» **Objective**
All of the data below should be written out exactly.

[Modeling code records]
■ ■ ■

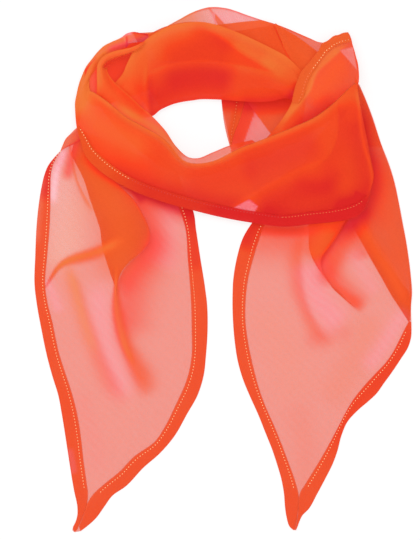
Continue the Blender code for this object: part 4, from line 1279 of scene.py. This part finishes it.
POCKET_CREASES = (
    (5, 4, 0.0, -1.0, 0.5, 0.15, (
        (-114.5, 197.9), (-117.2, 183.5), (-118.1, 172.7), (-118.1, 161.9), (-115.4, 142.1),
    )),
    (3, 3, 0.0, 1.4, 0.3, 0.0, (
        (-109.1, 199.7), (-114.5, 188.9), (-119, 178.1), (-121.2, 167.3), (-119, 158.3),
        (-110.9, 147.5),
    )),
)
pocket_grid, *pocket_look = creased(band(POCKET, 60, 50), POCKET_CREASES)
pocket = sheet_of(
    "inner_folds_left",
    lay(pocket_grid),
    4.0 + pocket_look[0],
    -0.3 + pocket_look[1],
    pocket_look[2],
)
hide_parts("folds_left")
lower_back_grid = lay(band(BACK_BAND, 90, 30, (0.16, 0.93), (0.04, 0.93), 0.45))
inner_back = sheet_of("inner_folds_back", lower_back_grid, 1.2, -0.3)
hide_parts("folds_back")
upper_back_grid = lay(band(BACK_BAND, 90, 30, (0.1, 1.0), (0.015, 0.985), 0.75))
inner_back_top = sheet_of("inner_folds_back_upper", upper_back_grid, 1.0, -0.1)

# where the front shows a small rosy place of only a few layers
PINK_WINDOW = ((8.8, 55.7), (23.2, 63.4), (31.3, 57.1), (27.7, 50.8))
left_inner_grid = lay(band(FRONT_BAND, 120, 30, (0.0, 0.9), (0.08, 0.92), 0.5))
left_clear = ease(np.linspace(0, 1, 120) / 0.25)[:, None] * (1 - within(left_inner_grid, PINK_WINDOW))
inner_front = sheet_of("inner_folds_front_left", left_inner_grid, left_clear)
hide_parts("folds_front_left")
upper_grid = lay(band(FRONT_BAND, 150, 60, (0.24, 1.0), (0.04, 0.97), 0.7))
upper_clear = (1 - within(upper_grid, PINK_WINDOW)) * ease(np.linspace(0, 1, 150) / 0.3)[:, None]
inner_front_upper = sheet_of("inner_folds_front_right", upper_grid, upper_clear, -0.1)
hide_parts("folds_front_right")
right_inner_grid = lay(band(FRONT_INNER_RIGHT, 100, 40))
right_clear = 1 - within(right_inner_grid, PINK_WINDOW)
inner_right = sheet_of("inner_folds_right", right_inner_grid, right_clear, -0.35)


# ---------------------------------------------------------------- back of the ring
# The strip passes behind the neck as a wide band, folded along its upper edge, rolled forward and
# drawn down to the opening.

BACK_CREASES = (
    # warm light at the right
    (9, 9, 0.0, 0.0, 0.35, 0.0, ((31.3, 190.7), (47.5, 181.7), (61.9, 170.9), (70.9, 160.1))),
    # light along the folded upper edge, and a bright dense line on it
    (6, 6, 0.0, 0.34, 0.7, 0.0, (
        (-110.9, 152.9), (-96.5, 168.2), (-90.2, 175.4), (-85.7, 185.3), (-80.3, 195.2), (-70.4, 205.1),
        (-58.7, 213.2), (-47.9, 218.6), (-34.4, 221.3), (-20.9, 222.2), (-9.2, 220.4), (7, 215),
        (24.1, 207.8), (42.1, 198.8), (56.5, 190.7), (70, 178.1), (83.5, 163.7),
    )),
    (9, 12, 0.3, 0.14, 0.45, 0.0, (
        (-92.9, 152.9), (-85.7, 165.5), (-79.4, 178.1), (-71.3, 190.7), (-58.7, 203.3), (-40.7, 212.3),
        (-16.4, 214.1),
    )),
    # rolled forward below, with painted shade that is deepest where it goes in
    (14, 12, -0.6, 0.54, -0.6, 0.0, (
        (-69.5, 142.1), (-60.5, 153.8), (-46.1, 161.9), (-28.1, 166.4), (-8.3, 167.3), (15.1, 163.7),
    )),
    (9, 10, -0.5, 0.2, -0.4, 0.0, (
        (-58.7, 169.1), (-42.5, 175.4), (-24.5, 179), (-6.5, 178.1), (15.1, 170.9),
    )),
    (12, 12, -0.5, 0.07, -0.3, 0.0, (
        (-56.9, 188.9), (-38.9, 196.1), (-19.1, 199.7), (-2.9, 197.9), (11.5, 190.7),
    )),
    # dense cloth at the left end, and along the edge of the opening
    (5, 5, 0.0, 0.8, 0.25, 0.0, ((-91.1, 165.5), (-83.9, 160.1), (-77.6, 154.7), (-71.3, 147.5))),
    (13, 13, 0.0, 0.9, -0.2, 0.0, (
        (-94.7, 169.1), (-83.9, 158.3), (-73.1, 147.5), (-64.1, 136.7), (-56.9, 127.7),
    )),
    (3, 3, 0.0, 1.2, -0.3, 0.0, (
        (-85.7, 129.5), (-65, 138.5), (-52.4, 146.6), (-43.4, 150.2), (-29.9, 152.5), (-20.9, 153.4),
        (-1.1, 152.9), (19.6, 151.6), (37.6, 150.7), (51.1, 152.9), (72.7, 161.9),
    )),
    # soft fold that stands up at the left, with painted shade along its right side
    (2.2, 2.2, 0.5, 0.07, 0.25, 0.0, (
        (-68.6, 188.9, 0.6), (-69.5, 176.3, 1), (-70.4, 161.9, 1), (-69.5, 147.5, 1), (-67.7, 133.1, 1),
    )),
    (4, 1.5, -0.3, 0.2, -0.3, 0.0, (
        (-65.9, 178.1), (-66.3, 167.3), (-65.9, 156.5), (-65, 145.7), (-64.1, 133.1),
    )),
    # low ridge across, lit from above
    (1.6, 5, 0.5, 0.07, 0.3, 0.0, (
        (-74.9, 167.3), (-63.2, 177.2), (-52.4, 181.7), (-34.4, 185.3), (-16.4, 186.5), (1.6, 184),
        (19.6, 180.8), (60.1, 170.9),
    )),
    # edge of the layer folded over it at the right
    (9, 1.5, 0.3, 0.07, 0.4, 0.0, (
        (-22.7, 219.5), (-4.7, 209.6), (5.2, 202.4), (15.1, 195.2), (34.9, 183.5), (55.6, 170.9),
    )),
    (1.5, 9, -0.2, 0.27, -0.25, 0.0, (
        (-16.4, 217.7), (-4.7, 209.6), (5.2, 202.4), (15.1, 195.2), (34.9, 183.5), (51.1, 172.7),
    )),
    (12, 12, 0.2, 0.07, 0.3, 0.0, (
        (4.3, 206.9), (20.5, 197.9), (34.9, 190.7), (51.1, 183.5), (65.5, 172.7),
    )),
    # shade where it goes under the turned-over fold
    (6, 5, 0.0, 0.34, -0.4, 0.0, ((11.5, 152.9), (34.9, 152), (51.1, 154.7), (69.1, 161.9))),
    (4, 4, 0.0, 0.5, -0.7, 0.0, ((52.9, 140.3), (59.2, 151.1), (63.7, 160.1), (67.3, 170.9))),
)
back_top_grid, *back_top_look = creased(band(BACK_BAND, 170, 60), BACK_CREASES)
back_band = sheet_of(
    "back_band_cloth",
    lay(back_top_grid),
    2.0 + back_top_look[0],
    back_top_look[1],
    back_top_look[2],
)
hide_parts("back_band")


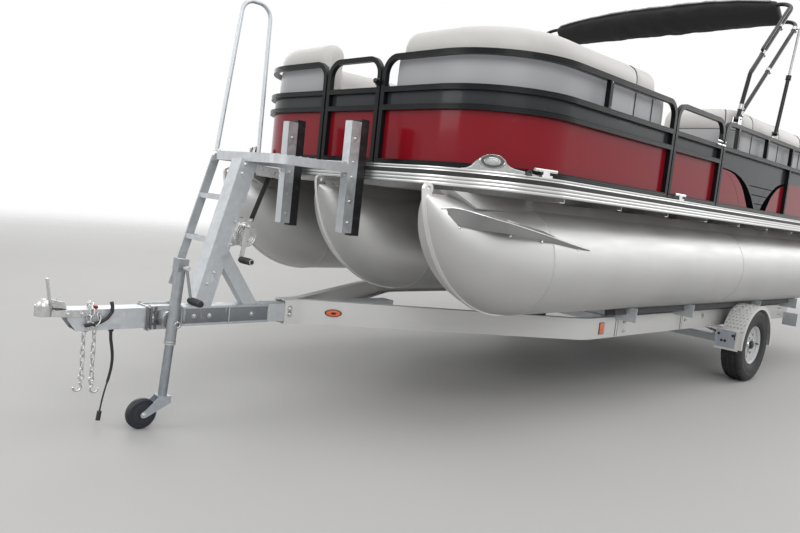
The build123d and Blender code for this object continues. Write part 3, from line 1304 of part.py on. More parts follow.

■ ■ ■

» **Answer to the task**
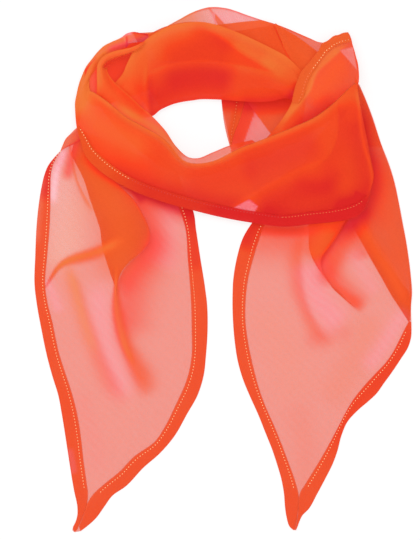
Continue the Blender code for this object: part 4, from line 1279 of scene.py. This part finishes it.
POCKET_CREASES = (
    (5, 4, 0.0, -1.0, 0.5, 0.15, (
        (-114.5, 197.9), (-117.2, 183.5), (-118.1, 172.7), (-118.1, 161.9), (-115.4, 142.1),
    )),
    (3, 3, 0.0, 1.4, 0.3, 0.0, (
        (-109.1, 199.7), (-114.5, 188.9), (-119, 178.1), (-121.2, 167.3), (-119, 158.3),
        (-110.9, 147.5),
    )),
)
pocket_grid, *pocket_look = creased(band(POCKET, 60, 50), POCKET_CREASES)
pocket = sheet_of(
    "inner_folds_left",
    lay(pocket_grid),
    4.0 + pocket_look[0],
    -0.3 + pocket_look[1],
    pocket_look[2],
)
hide_parts("folds_left")
lower_back_grid = lay(band(BACK_BAND, 90, 30, (0.16, 0.93), (0.04, 0.93), 0.45))
inner_back = sheet_of("inner_folds_back", lower_back_grid, 1.2, -0.3)
hide_parts("folds_back")
upper_back_grid = lay(band(BACK_BAND, 90, 30, (0.1, 1.0), (0.015, 0.985), 0.75))
inner_back_top = sheet_of("inner_folds_back_upper", upper_back_grid, 1.0, -0.1)

# where the front shows a small rosy place of only a few layers
PINK_WINDOW = ((8.8, 55.7), (23.2, 63.4), (31.3, 57.1), (27.7, 50.8))
left_inner_grid = lay(band(FRONT_BAND, 120, 30, (0.0, 0.9), (0.08, 0.92), 0.5))
left_clear = ease(np.linspace(0, 1, 120) / 0.25)[:, None] * (1 - within(left_inner_grid, PINK_WINDOW))
inner_front = sheet_of("inner_folds_front_left", left_inner_grid, left_clear)
hide_parts("folds_front_left")
upper_grid = lay(band(FRONT_BAND, 150, 60, (0.24, 1.0), (0.04, 0.97), 0.7))
upper_clear = (1 - within(upper_grid, PINK_WINDOW)) * ease(np.linspace(0, 1, 150) / 0.3)[:, None]
inner_front_upper = sheet_of("inner_folds_front_right", upper_grid, upper_clear, -0.1)
hide_parts("folds_front_right")
right_inner_grid = lay(band(FRONT_INNER_RIGHT, 100, 40))
right_clear = 1 - within(right_inner_grid, PINK_WINDOW)
inner_right = sheet_of("inner_folds_right", right_inner_grid, right_clear, -0.35)


# ---------------------------------------------------------------- back of the ring
# The strip passes behind the neck as a wide band, folded along its upper edge, rolled forward and
# drawn down to the opening.

BACK_CREASES = (
    # warm light at the right
    (9, 9, 0.0, 0.0, 0.35, 0.0, ((31.3, 190.7), (47.5, 181.7), (61.9, 170.9), (70.9, 160.1))),
    # light along the folded upper edge, and a bright dense line on it
    (6, 6, 0.0, 0.34, 0.7, 0.0, (
        (-110.9, 152.9), (-96.5, 168.2), (-90.2, 175.4), (-85.7, 185.3), (-80.3, 195.2), (-70.4, 205.1),
        (-58.7, 213.2), (-47.9, 218.6), (-34.4, 221.3), (-20.9, 222.2), (-9.2, 220.4), (7, 215),
        (24.1, 207.8), (42.1, 198.8), (56.5, 190.7), (70, 178.1), (83.5, 163.7),
    )),
    (9, 12, 0.3, 0.14, 0.45, 0.0, (
        (-92.9, 152.9), (-85.7, 165.5), (-79.4, 178.1), (-71.3, 190.7), (-58.7, 203.3), (-40.7, 212.3),
        (-16.4, 214.1),
    )),
    # rolled forward below, with painted shade that is deepest where it goes in
    (14, 12, -0.6, 0.54, -0.6, 0.0, (
        (-69.5, 142.1), (-60.5, 153.8), (-46.1, 161.9), (-28.1, 166.4), (-8.3, 167.3), (15.1, 163.7),
    )),
    (9, 10, -0.5, 0.2, -0.4, 0.0, (
        (-58.7, 169.1), (-42.5, 175.4), (-24.5, 179), (-6.5, 178.1), (15.1, 170.9),
    )),
    (12, 12, -0.5, 0.07, -0.3, 0.0, (
        (-56.9, 188.9), (-38.9, 196.1), (-19.1, 199.7), (-2.9, 197.9), (11.5, 190.7),
    )),
    # dense cloth at the left end, and along the edge of the opening
    (5, 5, 0.0, 0.8, 0.25, 0.0, ((-91.1, 165.5), (-83.9, 160.1), (-77.6, 154.7), (-71.3, 147.5))),
    (13, 13, 0.0, 0.9, -0.2, 0.0, (
        (-94.7, 169.1), (-83.9, 158.3), (-73.1, 147.5), (-64.1, 136.7), (-56.9, 127.7),
    )),
    (3, 3, 0.0, 1.2, -0.3, 0.0, (
        (-85.7, 129.5), (-65, 138.5), (-52.4, 146.6), (-43.4, 150.2), (-29.9, 152.5), (-20.9, 153.4),
        (-1.1, 152.9), (19.6, 151.6), (37.6, 150.7), (51.1, 152.9), (72.7, 161.9),
    )),
    # soft fold that stands up at the left, with painted shade along its right side
    (2.2, 2.2, 0.5, 0.07, 0.25, 0.0, (
        (-68.6, 188.9, 0.6), (-69.5, 176.3, 1), (-70.4, 161.9, 1), (-69.5, 147.5, 1), (-67.7, 133.1, 1),
    )),
    (4, 1.5, -0.3, 0.2, -0.3, 0.0, (
        (-65.9, 178.1), (-66.3, 167.3), (-65.9, 156.5), (-65, 145.7), (-64.1, 133.1),
    )),
    # low ridge across, lit from above
    (1.6, 5, 0.5, 0.07, 0.3, 0.0, (
        (-74.9, 167.3), (-63.2, 177.2), (-52.4, 181.7), (-34.4, 185.3), (-16.4, 186.5), (1.6, 184),
        (19.6, 180.8), (60.1, 170.9),
    )),
    # edge of the layer folded over it at the right
    (9, 1.5, 0.3, 0.07, 0.4, 0.0, (
        (-22.7, 219.5), (-4.7, 209.6), (5.2, 202.4), (15.1, 195.2), (34.9, 183.5), (55.6, 170.9),
    )),
    (1.5, 9, -0.2, 0.27, -0.25, 0.0, (
        (-16.4, 217.7), (-4.7, 209.6), (5.2, 202.4), (15.1, 195.2), (34.9, 183.5), (51.1, 172.7),
    )),
    (12, 12, 0.2, 0.07, 0.3, 0.0, (
        (4.3, 206.9), (20.5, 197.9), (34.9, 190.7), (51.1, 183.5), (65.5, 172.7),
    )),
    # shade where it goes under the turned-over fold
    (6, 5, 0.0, 0.34, -0.4, 0.0, ((11.5, 152.9), (34.9, 152), (51.1, 154.7), (69.1, 161.9))),
    (4, 4, 0.0, 0.5, -0.7, 0.0, ((52.9, 140.3), (59.2, 151.1), (63.7, 160.1), (67.3, 170.9))),
)
back_top_grid, *back_top_look = creased(band(BACK_BAND, 170, 60), BACK_CREASES)
back_band = sheet_of(
    "back_band_cloth",
    lay(back_top_grid),
    2.0 + back_top_look[0],
    back_top_look[1],
    back_top_look[2],
)
hide_parts("back_band")


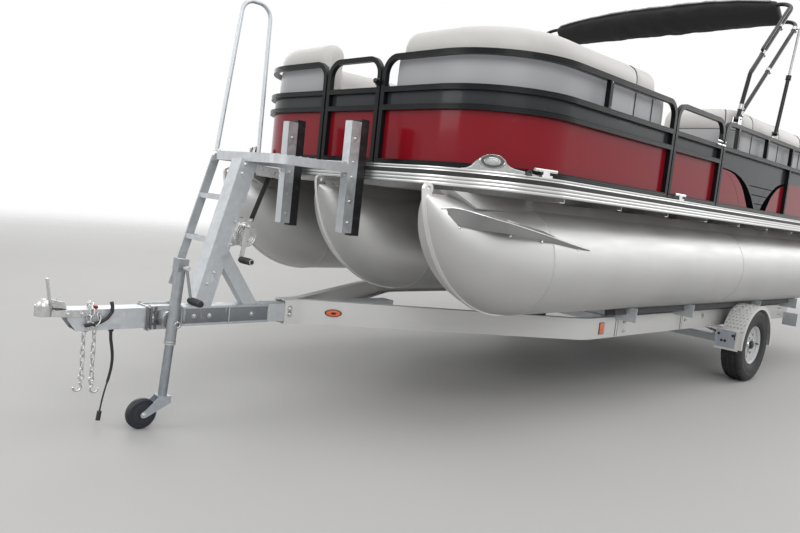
The build123d and Blender code for this object continues. Write part 3, from line 1304 of part.py on. More parts follow.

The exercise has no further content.